§ **OBJECTIVE**: Please write out the complete listing that follows, exactly as it reads.
◇ ◇ ◇ ◇ ◇
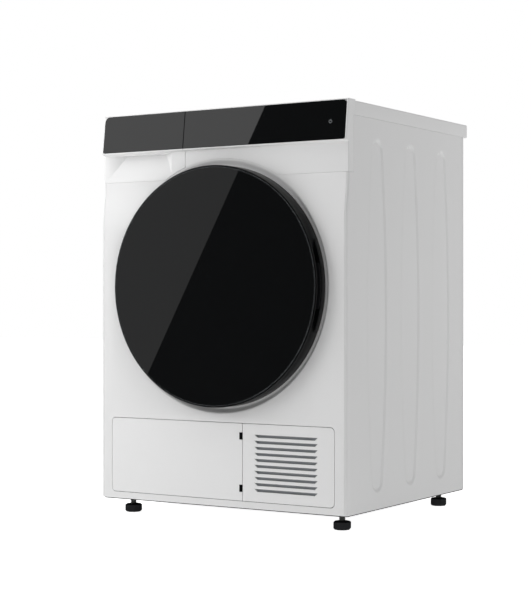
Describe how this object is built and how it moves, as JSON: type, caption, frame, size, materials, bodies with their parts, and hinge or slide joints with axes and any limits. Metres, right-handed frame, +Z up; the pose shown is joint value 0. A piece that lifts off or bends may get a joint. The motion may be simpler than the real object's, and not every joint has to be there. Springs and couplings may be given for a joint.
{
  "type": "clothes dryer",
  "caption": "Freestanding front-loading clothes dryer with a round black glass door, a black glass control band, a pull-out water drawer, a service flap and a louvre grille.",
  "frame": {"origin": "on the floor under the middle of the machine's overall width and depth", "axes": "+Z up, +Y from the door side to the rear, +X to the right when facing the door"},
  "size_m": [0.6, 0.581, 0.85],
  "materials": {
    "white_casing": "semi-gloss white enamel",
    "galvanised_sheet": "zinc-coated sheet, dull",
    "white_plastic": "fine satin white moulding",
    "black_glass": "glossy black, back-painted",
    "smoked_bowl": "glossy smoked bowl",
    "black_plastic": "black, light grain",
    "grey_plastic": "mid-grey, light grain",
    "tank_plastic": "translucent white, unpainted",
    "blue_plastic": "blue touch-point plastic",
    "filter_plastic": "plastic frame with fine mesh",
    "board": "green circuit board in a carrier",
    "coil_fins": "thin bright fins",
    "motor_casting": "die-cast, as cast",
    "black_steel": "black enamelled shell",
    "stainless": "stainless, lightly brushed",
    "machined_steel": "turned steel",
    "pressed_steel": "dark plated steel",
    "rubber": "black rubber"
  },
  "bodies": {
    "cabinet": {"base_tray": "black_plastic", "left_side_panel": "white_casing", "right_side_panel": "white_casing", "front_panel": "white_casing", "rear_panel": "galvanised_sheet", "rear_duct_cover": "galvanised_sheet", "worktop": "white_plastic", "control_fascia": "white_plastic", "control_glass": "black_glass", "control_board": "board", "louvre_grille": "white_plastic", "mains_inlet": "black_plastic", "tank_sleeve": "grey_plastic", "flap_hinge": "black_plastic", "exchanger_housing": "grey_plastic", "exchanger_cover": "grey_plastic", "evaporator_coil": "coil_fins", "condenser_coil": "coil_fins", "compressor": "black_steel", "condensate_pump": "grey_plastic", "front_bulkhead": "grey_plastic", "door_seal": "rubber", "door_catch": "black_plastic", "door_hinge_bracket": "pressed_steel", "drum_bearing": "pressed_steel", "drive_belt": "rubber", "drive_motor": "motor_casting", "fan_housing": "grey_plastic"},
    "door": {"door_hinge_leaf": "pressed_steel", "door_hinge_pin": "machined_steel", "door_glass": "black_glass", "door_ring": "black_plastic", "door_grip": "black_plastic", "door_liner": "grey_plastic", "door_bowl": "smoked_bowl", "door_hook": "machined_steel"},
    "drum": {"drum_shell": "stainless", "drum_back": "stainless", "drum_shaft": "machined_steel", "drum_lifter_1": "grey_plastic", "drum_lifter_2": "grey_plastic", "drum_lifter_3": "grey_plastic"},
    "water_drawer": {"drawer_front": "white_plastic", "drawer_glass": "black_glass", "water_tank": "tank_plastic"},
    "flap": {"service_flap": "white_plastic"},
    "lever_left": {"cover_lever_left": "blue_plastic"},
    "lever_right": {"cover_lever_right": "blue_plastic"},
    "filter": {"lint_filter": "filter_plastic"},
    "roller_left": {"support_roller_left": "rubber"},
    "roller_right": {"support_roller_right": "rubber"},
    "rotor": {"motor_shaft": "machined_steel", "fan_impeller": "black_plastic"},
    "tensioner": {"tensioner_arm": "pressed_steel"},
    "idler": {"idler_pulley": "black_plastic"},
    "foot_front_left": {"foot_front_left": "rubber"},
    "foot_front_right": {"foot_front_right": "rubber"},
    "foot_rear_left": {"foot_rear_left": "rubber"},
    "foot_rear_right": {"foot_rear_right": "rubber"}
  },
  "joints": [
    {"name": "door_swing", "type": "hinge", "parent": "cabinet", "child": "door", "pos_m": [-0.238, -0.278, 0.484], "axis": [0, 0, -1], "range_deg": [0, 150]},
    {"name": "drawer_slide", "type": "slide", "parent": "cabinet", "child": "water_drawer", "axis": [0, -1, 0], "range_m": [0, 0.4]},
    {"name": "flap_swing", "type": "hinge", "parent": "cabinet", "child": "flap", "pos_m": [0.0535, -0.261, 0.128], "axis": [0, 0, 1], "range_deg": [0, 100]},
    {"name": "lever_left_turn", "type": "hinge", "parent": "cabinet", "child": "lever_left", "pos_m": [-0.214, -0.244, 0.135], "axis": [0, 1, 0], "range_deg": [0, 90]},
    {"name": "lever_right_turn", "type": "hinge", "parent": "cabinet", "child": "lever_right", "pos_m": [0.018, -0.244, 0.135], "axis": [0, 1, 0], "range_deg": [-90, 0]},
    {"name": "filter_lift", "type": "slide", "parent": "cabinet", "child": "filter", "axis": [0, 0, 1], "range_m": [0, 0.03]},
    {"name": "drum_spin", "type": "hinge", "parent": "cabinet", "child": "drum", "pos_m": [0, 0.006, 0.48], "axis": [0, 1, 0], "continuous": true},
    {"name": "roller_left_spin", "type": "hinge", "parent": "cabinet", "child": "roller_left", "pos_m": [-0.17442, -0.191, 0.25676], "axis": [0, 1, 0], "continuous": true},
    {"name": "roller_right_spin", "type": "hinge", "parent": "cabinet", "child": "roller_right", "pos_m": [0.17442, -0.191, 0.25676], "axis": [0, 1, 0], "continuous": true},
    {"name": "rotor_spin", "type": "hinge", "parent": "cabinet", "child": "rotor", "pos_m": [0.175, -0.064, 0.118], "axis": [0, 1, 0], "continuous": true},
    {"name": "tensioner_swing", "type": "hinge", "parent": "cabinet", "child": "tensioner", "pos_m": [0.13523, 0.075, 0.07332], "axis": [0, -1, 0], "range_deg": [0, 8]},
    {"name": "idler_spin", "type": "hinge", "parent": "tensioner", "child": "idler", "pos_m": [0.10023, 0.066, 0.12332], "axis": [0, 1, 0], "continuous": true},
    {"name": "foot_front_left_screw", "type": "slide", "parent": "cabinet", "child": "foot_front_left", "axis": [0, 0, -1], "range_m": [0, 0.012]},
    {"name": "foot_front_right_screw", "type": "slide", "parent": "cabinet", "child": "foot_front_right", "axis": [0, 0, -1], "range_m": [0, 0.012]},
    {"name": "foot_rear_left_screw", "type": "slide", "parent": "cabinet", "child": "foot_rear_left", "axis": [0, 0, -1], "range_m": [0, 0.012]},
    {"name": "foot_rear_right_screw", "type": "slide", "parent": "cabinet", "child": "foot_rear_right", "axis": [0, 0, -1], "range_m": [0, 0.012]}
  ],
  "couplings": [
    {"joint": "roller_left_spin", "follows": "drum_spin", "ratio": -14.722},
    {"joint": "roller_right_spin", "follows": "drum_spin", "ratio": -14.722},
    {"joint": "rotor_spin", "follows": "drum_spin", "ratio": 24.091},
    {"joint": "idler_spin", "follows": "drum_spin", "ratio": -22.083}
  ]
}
◇ ◇ ◇ ◇ ◇
§ **SOLUTION TO THE PROBLEM**:
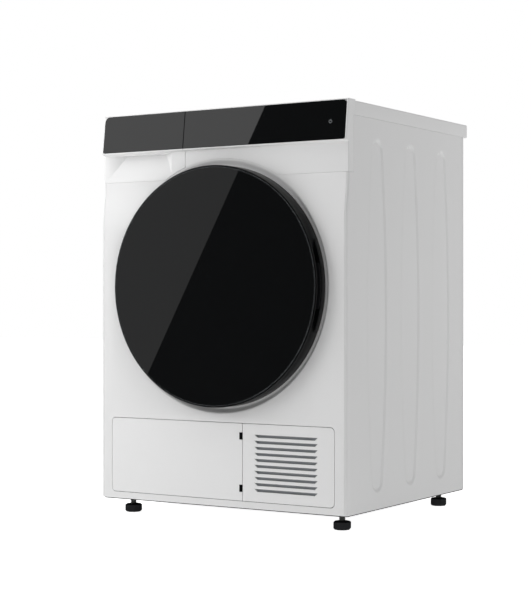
Describe how this object is built and how it moves, as JSON: type, caption, frame, size, materials, bodies with their parts, and hinge or slide joints with axes and any limits. Metres, right-handed frame, +Z up; the pose shown is joint value 0. A piece that lifts off or bends may get a joint. The motion may be simpler than the real object's, and not every joint has to be there. Springs and couplings may be given for a joint.
{
  "type": "clothes dryer",
  "caption": "Freestanding front-loading clothes dryer with a round black glass door, a black glass control band, a pull-out water drawer, a service flap and a louvre grille.",
  "frame": {"origin": "on the floor under the middle of the machine's overall width and depth", "axes": "+Z up, +Y from the door side to the rear, +X to the right when facing the door"},
  "size_m": [0.6, 0.581, 0.85],
  "materials": {
    "white_casing": "semi-gloss white enamel",
    "galvanised_sheet": "zinc-coated sheet, dull",
    "white_plastic": "fine satin white moulding",
    "black_glass": "glossy black, back-painted",
    "smoked_bowl": "glossy smoked bowl",
    "black_plastic": "black, light grain",
    "grey_plastic": "mid-grey, light grain",
    "tank_plastic": "translucent white, unpainted",
    "blue_plastic": "blue touch-point plastic",
    "filter_plastic": "plastic frame with fine mesh",
    "board": "green circuit board in a carrier",
    "coil_fins": "thin bright fins",
    "motor_casting": "die-cast, as cast",
    "black_steel": "black enamelled shell",
    "stainless": "stainless, lightly brushed",
    "machined_steel": "turned steel",
    "pressed_steel": "dark plated steel",
    "rubber": "black rubber"
  },
  "bodies": {
    "cabinet": {"base_tray": "black_plastic", "left_side_panel": "white_casing", "right_side_panel": "white_casing", "front_panel": "white_casing", "rear_panel": "galvanised_sheet", "rear_duct_cover": "galvanised_sheet", "worktop": "white_plastic", "control_fascia": "white_plastic", "control_glass": "black_glass", "control_board": "board", "louvre_grille": "white_plastic", "mains_inlet": "black_plastic", "tank_sleeve": "grey_plastic", "flap_hinge": "black_plastic", "exchanger_housing": "grey_plastic", "exchanger_cover": "grey_plastic", "evaporator_coil": "coil_fins", "condenser_coil": "coil_fins", "compressor": "black_steel", "condensate_pump": "grey_plastic", "front_bulkhead": "grey_plastic", "door_seal": "rubber", "door_catch": "black_plastic", "door_hinge_bracket": "pressed_steel", "drum_bearing": "pressed_steel", "drive_belt": "rubber", "drive_motor": "motor_casting", "fan_housing": "grey_plastic"},
    "door": {"door_hinge_leaf": "pressed_steel", "door_hinge_pin": "machined_steel", "door_glass": "black_glass", "door_ring": "black_plastic", "door_grip": "black_plastic", "door_liner": "grey_plastic", "door_bowl": "smoked_bowl", "door_hook": "machined_steel"},
    "drum": {"drum_shell": "stainless", "drum_back": "stainless", "drum_shaft": "machined_steel", "drum_lifter_1": "grey_plastic", "drum_lifter_2": "grey_plastic", "drum_lifter_3": "grey_plastic"},
    "water_drawer": {"drawer_front": "white_plastic", "drawer_glass": "black_glass", "water_tank": "tank_plastic"},
    "flap": {"service_flap": "white_plastic"},
    "lever_left": {"cover_lever_left": "blue_plastic"},
    "lever_right": {"cover_lever_right": "blue_plastic"},
    "filter": {"lint_filter": "filter_plastic"},
    "roller_left": {"support_roller_left": "rubber"},
    "roller_right": {"support_roller_right": "rubber"},
    "rotor": {"motor_shaft": "machined_steel", "fan_impeller": "black_plastic"},
    "tensioner": {"tensioner_arm": "pressed_steel"},
    "idler": {"idler_pulley": "black_plastic"},
    "foot_front_left": {"foot_front_left": "rubber"},
    "foot_front_right": {"foot_front_right": "rubber"},
    "foot_rear_left": {"foot_rear_left": "rubber"},
    "foot_rear_right": {"foot_rear_right": "rubber"}
  },
  "joints": [
    {"name": "door_swing", "type": "hinge", "parent": "cabinet", "child": "door", "pos_m": [-0.238, -0.278, 0.484], "axis": [0, 0, -1], "range_deg": [0, 150]},
    {"name": "drawer_slide", "type": "slide", "parent": "cabinet", "child": "water_drawer", "axis": [0, -1, 0], "range_m": [0, 0.4]},
    {"name": "flap_swing", "type": "hinge", "parent": "cabinet", "child": "flap", "pos_m": [0.0535, -0.261, 0.128], "axis": [0, 0, 1], "range_deg": [0, 100]},
    {"name": "lever_left_turn", "type": "hinge", "parent": "cabinet", "child": "lever_left", "pos_m": [-0.214, -0.244, 0.135], "axis": [0, 1, 0], "range_deg": [0, 90]},
    {"name": "lever_right_turn", "type": "hinge", "parent": "cabinet", "child": "lever_right", "pos_m": [0.018, -0.244, 0.135], "axis": [0, 1, 0], "range_deg": [-90, 0]},
    {"name": "filter_lift", "type": "slide", "parent": "cabinet", "child": "filter", "axis": [0, 0, 1], "range_m": [0, 0.03]},
    {"name": "drum_spin", "type": "hinge", "parent": "cabinet", "child": "drum", "pos_m": [0, 0.006, 0.48], "axis": [0, 1, 0], "continuous": true},
    {"name": "roller_left_spin", "type": "hinge", "parent": "cabinet", "child": "roller_left", "pos_m": [-0.17442, -0.191, 0.25676], "axis": [0, 1, 0], "continuous": true},
    {"name": "roller_right_spin", "type": "hinge", "parent": "cabinet", "child": "roller_right", "pos_m": [0.17442, -0.191, 0.25676], "axis": [0, 1, 0], "continuous": true},
    {"name": "rotor_spin", "type": "hinge", "parent": "cabinet", "child": "rotor", "pos_m": [0.175, -0.064, 0.118], "axis": [0, 1, 0], "continuous": true},
    {"name": "tensioner_swing", "type": "hinge", "parent": "cabinet", "child": "tensioner", "pos_m": [0.13523, 0.075, 0.07332], "axis": [0, -1, 0], "range_deg": [0, 8]},
    {"name": "idler_spin", "type": "hinge", "parent": "tensioner", "child": "idler", "pos_m": [0.10023, 0.066, 0.12332], "axis": [0, 1, 0], "continuous": true},
    {"name": "foot_front_left_screw", "type": "slide", "parent": "cabinet", "child": "foot_front_left", "axis": [0, 0, -1], "range_m": [0, 0.012]},
    {"name": "foot_front_right_screw", "type": "slide", "parent": "cabinet", "child": "foot_front_right", "axis": [0, 0, -1], "range_m": [0, 0.012]},
    {"name": "foot_rear_left_screw", "type": "slide", "parent": "cabinet", "child": "foot_rear_left", "axis": [0, 0, -1], "range_m": [0, 0.012]},
    {"name": "foot_rear_right_screw", "type": "slide", "parent": "cabinet", "child": "foot_rear_right", "axis": [0, 0, -1], "range_m": [0, 0.012]}
  ],
  "couplings": [
    {"joint": "roller_left_spin", "follows": "drum_spin", "ratio": -14.722},
    {"joint": "roller_right_spin", "follows": "drum_spin", "ratio": -14.722},
    {"joint": "rotor_spin", "follows": "drum_spin", "ratio": 24.091},
    {"joint": "idler_spin", "follows": "drum_spin", "ratio": -22.083}
  ]
}